Brehman and Harvey joined with Brand in 2011. Thirty years before, Wynnewood’s Red Leaf Manor and its carriage house, at 415 Lancaster Ave, had been converted into more than a dozen condos. The ownership of the condominiums struggled financially and needed updating. Main Line reBUILD bought development rights and built three new carriage houses. These buildings were constructed to look as though they’d been built in the same era as Red Leaf Manor. Each building was split into condos.

Through this project, which became the Villas at Red Leaf, introduced Brehman and his partners to the product type that they now create in churches and other historical buildings. The Villas at Red Leaf proved there is a market for older married couples whose children are off at school or living on their own. These couples, who are usually 58-68 years old and still working, want to downsize from large family homes. “The buyers that came in the door were all the kind of buyer we’re serving with our current projects,” Brehman said. “They’re looking for an in-town feel. They’re looking to simplify their lives and they’re looking for something fun and kind of different.”

Since then, Brehman and his partners turned their sights to old churches, often grand structures at the center of Main Line communities.

Main Line reBUILD recently saved the First Baptist Church, at 120 E Athens Ave in Ardmore, from demolition. President Wally Smerconish of Main Street Abstract Co. in Warrington bought the Ardmore Baptist Church, which stopped serving its congregation in 2012. (Smerconish is the brother of radio talk show and CNN host Michael Smerconish, who lives in Villanova.)

That same year, Smerconish sought a variance that would enable him to convert the church into condominiums. After he was denied by Lower Merion Township’s zoning board, Main Line Media News reported that he filed an appeal at the same time he filed for a demolition permit. Main Line Media News reported that Smerconish never presented formal plans for the church’s conversion to the township.

“There is a little bit of nuance to what we do. We are known for our renovation work in the township,” Brehman said.

In June 2014, Main Line reBUILD announced that it would buy the church and its 1953 parsonage, which sit on one acre, under the name The Arbors at Athens. Main Line reBUILD would convert the church into four units with resident parking in the basement. The parsonage would be sold as a single family unit.

Meanwhile, in January 2013, Lower Merion Township adopted an ordinance that allows for the conversion of churches and club buildings, that have been designated as historic and whose memberships can’t support them, for residential use.

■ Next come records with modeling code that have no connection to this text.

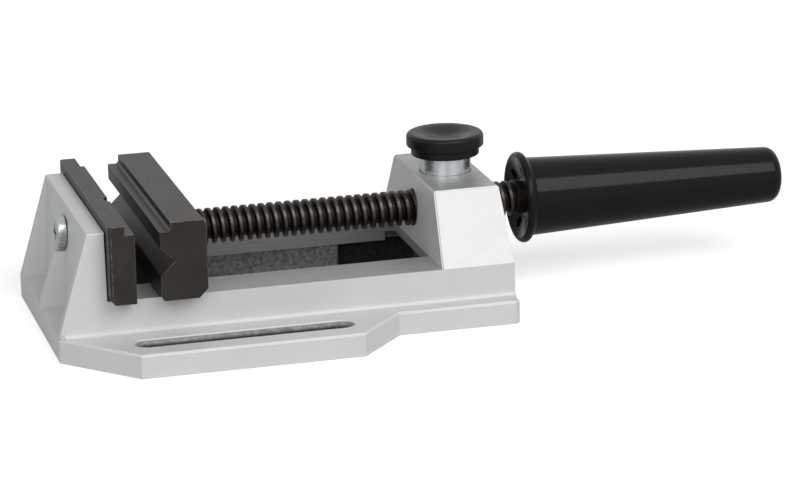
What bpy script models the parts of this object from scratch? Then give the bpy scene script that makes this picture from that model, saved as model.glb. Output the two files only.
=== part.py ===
# Quick-action machine vise with a push-button half nut, for bolting to a drilling machine's table.
#
# The casting lies with its underside on z = 0. X runs along the spindle, from the fixed jaw to the
# handle, and Y across the jaws. Lengths in the functions are counted from the casting's fixed-jaw end,
# and the origin empty moves everything so that the whole vise is centred over the world origin.

import math

import bmesh
import bpy
from mathutils import Matrix, Vector

MM = 0.001

# Clearances
SEAT_GAP = 0.3 * MM
RUNNING_GAP = 0.35 * MM
BORE_GAP = 0.5 * MM

# Casting: base plate with two slotted wings
BASE_LENGTH = 201.4 * MM
BODY_WIDTH = 104.0 * MM
WING_WIDTH = 169.0 * MM
TAIL_WIDTH = 121.5 * MM
WING_START = 29.0 * MM
WING_LENGTH = 96.5 * MM
WING_RUNOUT = 21.0 * MM
PLATE_THICK = 10.4 * MM
PLATE_CORNER = 3.0 * MM
PLATE_EDGE = 0.5 * MM
SLOT_WIDTH = 11.0 * MM
SLOT_LENGTH = 95.0 * MM
SLOT_START = 29.5 * MM
SLOT_FROM_WING = 16.0 * MM
SLOT_SEGMENTS = 10

# Casting: hollow body with two flat rails. The upper part of the channel between them is machined,
# and below it hang two rough walls that the keeper grips from underneath.
RAIL_TOP = 25.0 * MM
RAIL_THICK = 8.4 * MM
CHANNEL_WIDTH = 60.0 * MM
ROUGH_WIDTH = 61.0 * MM
ROUGH_WALL = 6.0 * MM
ROUGH_HEIGHT = 10.0 * MM
ROUGH_END = 59.4 * MM
SIDE_WALL = 5.5 * MM
ROOM_FROM_WALL = 3.0 * MM
FOOT_FILLET = 2.5 * MM
FOOT_START = 2.5 * MM

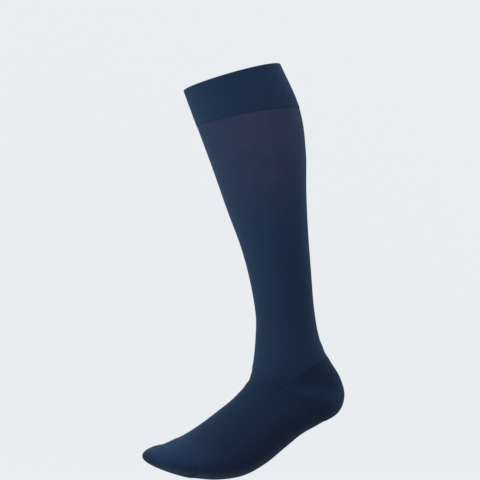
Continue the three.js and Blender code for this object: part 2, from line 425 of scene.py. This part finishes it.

# %% [markdown]
# ## The knit of the leg and foot
# The leg and the foot are one tube of the same knit, with a lens-shaped hole for the heel
# pocket. It could be a solidified sheet, but two grids give cleaner edges: one from the
# band to the top of the heel, one from under the heel to the toe. They share the line
# round the front. The shade marks where the cloth is stretched most and shows thinner,
# just below the band. Below 0 it darkens the ankle and the foot, partly for their denser
# knit and partly as painted shade, and most of all under the sole, as painted shade.

# %% Thin places of the knit, and darker ones with painted shade
THIN_HOLD = 1.15
THIN_FADE = 3.0
THIN_SIDE = 0.8
THIN_SIDE_POWER = 1.5
DENSITY_AND_SHADE_COLUMNS = ("row", "density_and_shade")
# Darkening by row: partly the denser knit, partly painted shade on the lower leg and foot.
DENSITY_AND_SHADE = {
    "low calf": (3.4, 0.0),
    "ankle": (6.4, 0.36),
    "above heel": (8.8, 0.38),
    "heel": (10.2, 0.72),
    "back ball": (15.5, 0.74),
    "toe line": (17.6, 0.15),
}
# Painted shade under the foot: where it starts, how it fades in, and how deep it is.
SOLE_START, SOLE_FADE = 10.5, 2.0
SOLE_PAINTED_SHADE = 0.15


def smooth_step(value):
    """Eases from 0 to 1 as the value does, flat at both ends."""
    value = np.clip(value, 0, 1)
    return value * value * (3 - 2 * value)


def knit_shade(row, angle):
    """Above 0 where the cloth is thin: 1 just below the band, down to 0 three sections
    lower, less at the front and the back than at the sides. Below 0 where it is darker,
    partly for the denser knit and partly as painted shade: it goes down by the table's
    value, read off straight between its rows, and further under the foot, by the root of
    minus the cosine of the angle, as painted shade on the side that faces down."""
    sides = 1 - THIN_SIDE * np.abs(np.cos(angle)) ** THIN_SIDE_POWER
    thin = smooth_step(THIN_HOLD * (1 - (row - BAND_END) / THIN_FADE)) * sides
    density_and_shade = dict(zip(DENSITY_AND_SHADE_COLUMNS, zip(*DENSITY_AND_SHADE.values())))
    # Painted shade on the sole and the lower sides of the foot, which face down.
    underneath = np.sqrt(np.maximum(-np.cos(angle), 0))
    sole = SOLE_PAINTED_SHADE * smooth_step((row - SOLE_START) / SOLE_FADE) * underneath
    return thin - np.interp(row, density_and_shade["row"], density_and_shade["density_and_shade"]) - sole


print("Shade below the band:", knit_shade(1.1, np.pi / 2).round(2))
print("Shade at the sole:", knit_shade(15.0, np.pi).round(2))

# %% Leg and foot
KNIT_COLUMNS = 168
LEG_ROWS = 168
FOOT_ROWS = 76

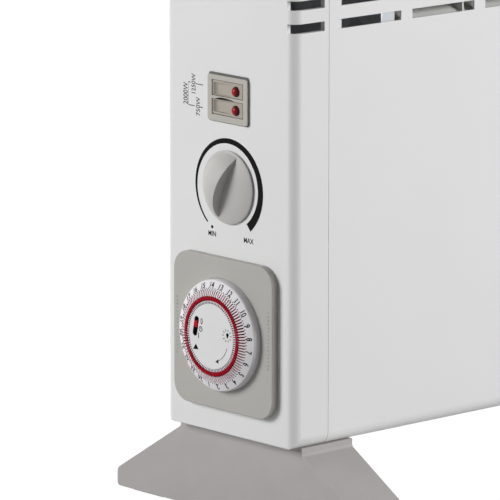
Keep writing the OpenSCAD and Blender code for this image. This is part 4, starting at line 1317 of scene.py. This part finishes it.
    def ribs(self) -> Object:
        """The ribs with straight slots between them, and the low fins at their inner ends.

        Returns:
            All of them as one object.
        """
        outer, floor = self.groove[1], self.groove[2] - self.root
        start, end, drop = self.rib_in, outer + self.root, self.rib_drop
        half, broad = ((math.pi * r / self.count - self.rib_gap / 2) for r in (start, end))
        plan = [(start, -half), (end, -broad), (end, broad), (start, half)]
        rib = slab(plan, floor, self.ring_top + 1)
        near, far, low = start - 1, end + 1, floor - 1
        side = [
            (near, low), (far, low), (far, self.cone(far) - drop), (near, self.cone(near) - drop)
        ]
        combine(rib, prism([(r, -1, z) for r, z in side], (0, 2, 0)), "INTERSECT")
        near, thin, top = self.fin
        fin = block((near, -thin / 2, floor), (start + self.fin_root, thin / 2, top))
        rib = join([rib, fin])
        rib.rotation_euler.z = math.radians(180 / self.count)
        return turn_copies(settle(rib), self.count)

    def bed(self) -> Object:
        """The red bed under the ribs and behind the tappets, darkened as painted shade.

        Returns:
            The bed.
        """
        inner, outer, floor = self.groove
        start, wall = self.rib_in, inner + self.bed_wall
        near, far = (self.cone(r) - self.bed_depth for r in (start, outer))
        top = self.ring_top - self.bed_drop
        profile = [
            (inner, floor), (outer, floor), (outer, far), (start, near), (wall, near), (wall, top),
            (inner, top),
        ]
        return lathe(profile, steps=96)

    def dial(self) -> None:
        """The white dial with its ribs and its red bed, turned on the stem."""
        body, slot = "timer_dial", "dial_white"
        self.bench.put(self.ring(), "dial_ring", DIAL_WHITE, body, self.place, slot, [body])
        # The ribs' pink cast is painted reflection of the red tappets.
        self.bench.put(self.ribs(), "dial_ribs", RIB_PAINTED_RED_LIGHT, body, self.place, slot, smooth=False)
        # The bed's darker red is painted shade in the gaps.
        self.bench.put(self.bed(), "tappet_bed", BED_PAINTED_SHADE_RED, body, self.place, "tappet_red")

    def one_tappet(self) -> Object:
        """A single tappet at the dial's first place.

        Returns:
            The tappet.
        """
        long, wide, high = self.tappet
        low = self.groove[2] + PLAY
        start, end, top = self.tappet_in, self.tappet_in + long, low + high
        (rear, front), (rear_fall, front_fall) = self.tappet_slopes, self.tappet_falls
        side = [
            (start, low), (end, low), (end, top - front_fall), (end - front, top),
            (start + rear, top), (start, top - rear_fall),
        ]
        made = prism([(r, -wide / 2, z) for r, z in side], (0, wide, 0))
        return soften(made, self.tappet_edge, segments=1)

    def tappets(self) -> None:
        """All the tappets, of which the first few slide by themselves."""
        ring = []
        for number in range(self.count):
            tappet = self.one_tappet()
            tappet.rotation_euler.z = number * 2 * math.pi / self.count
            ring.append(settle(tappet))
        for number, tappet in enumerate(ring[: self.loose], 1):
            body = f"tappet_{number}"
            self.bench.put(
                tappet, f"tappet_head_{number}", TAPPET_RED, body, self.place, "tappet_red", [body],
                smooth=False,
            )
        self.bench.put(
            join(ring[self.loose :]), "tappet_ring", TAPPET_RED, "timer_dial", self.place,
            "tappet_red", ["timer_tappets"], smooth=False,
        )

    def slot_outline(self, wide: float, long: float) -> list[Point]:
        """A round-ended outline at the override slot's place and lean.

        Args:
            wide: The outline's width.
            long: The outline's length.

        Returns:
            The outline.
        """
        (at_x, at_y), turn = self.slot_at, math.radians(-self.lean)
        return [
            (
                at_x + x * math.cos(turn) - y * math.sin(turn),
                at_y + x * math.sin(turn) + y * math.cos(turn),
            )
            for x, y in rounded_box(wide, long, wide / 2 - self.slot_flat, steps=8)
        ]

    def disc(self) -> None:
        """The fixed disc on its stem, with the dark well of its slot."""
        root, radius, low, top = self.gear[1] - 2, self.face_r, self.face_low, self.face_top
        edge = self.face_edge
        profile = [
            (0, root), (self.stem_r, root), (self.stem_r, low), (radius, low), (radius, top - edge),
            (radius - edge, top), (0, top),
        ]
        made = lathe(profile, steps=128)
        (wide, long, deep), wall = self.slot_size, self.slot_wall
        base, (less, sunk, floor) = top - deep, self.well_gaps
        cut(made, slab(self.slot_outline(wide, long), base, top + 1))
        self.bench.put(
            made, "fixed_disc", FACE_WHITE, "housing", self.place, "dial_white", ["timer_face"]
        )
        well = slab(self.slot_outline(wide - less, long - less), base, top - sunk)
        bore = self.slot_outline(wide - 2 * wall, long - 2 * wall)
        cut(well, slab(bore, base + floor, top + 1))
        self.bench.put(well, "slot_well", WELL_BROWN, place=self.place, slot="black")

    def slider(self) -> None:
        """The override slider, where it rests in its slot."""
        wide, long, proud = self.slider_size
        low, turn = self.face_top - self.slot_size[2] + PLAY, math.radians(-self.lean)
        made = slab(self.slot_outline(wide, long), low, self.face_top + proud)
        rest = self.slider_rest
        made.location = (-math.sin(turn) * rest, math.cos(turn) * rest, 0)
        soften(settle(made), self.slider_edge, segments=3)
        body = "override_slider"
        self.bench.put(
            made, "slider_button", TAPPET_RED, body, self.place, "tappet_red", [body]
        )

    def build(self) -> None:
        """Makes the whole timer."""
        self.plate_piece()
        self.strips()
        self.dial()
        self.tappets()
        self.disc()
        self.slider()


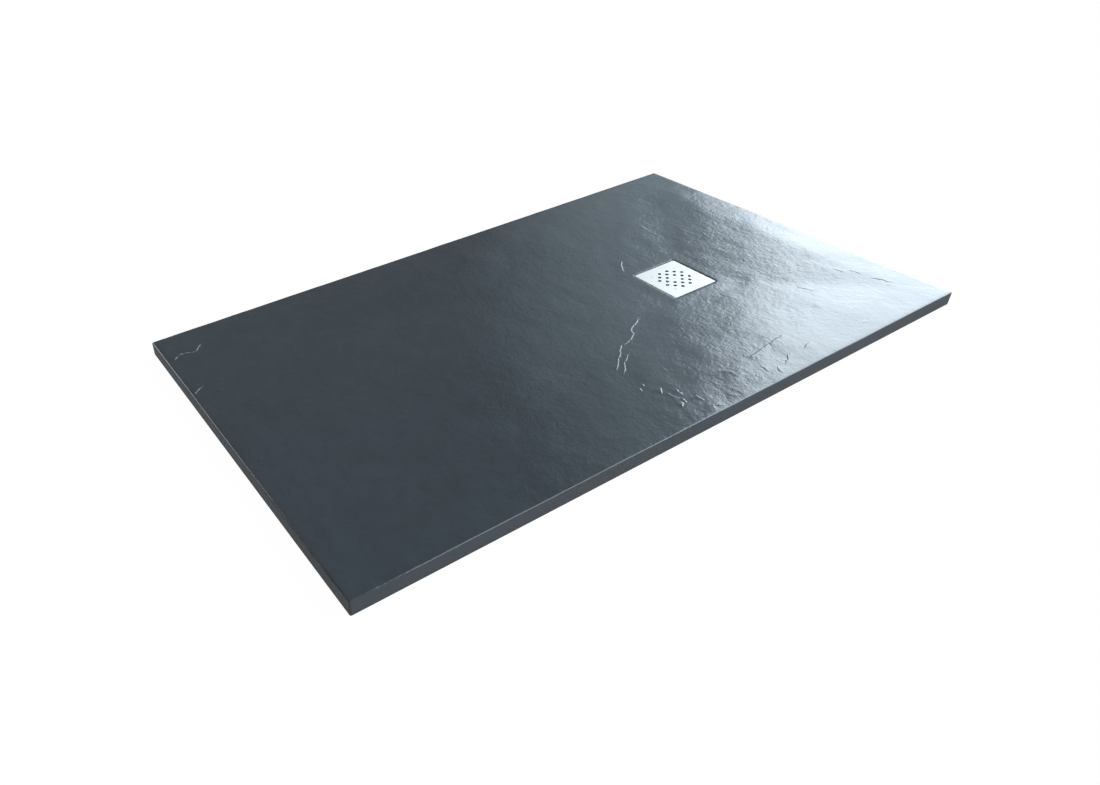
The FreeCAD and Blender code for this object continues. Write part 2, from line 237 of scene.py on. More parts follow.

Brehman said he also thinks Main Line reBUILD had an easier time getting zoning approval because of experience working with historical sites. “There is a little bit of nuance to what we do. We are known for our renovation work in the township,” Brehman said.

The response from community groups has been appreciative of Main Line reBUILD’s work. Patty Thompson, executive director of Lower Merion Conservatory, praised its work on Ardmore’s First Baptist Church and suggested this were a great idea for other churches no longer or soon to be out of use. “Reusing a sacred place takes a creative mind and deep passion for these special places. The rewards, however, are eternal,” Thompson said. “The options for reusing these spaces and the interest in living in them have never been greater. The time to talk about the future of any struggling special place is before you have to sell the asset.”

As a developer, Brehman sees inherent value in these well-built structures. “We want these buildings to stay the way they have looked over a hundred years. We think these structures are community treasures,” Brehman said.

The idea of converting churches into living spaces has already made its way to Philadelphia, where 200 churches are expected to close in the coming years. Barzilay Development is behind the conversion of Graduate Hospital’s Great Saint Matthew Baptist Church. Thirty loft-style homes and eight apartments at Sanctuary Lofts (2319 Fitzwater Street) were made available for pre-lease this past June.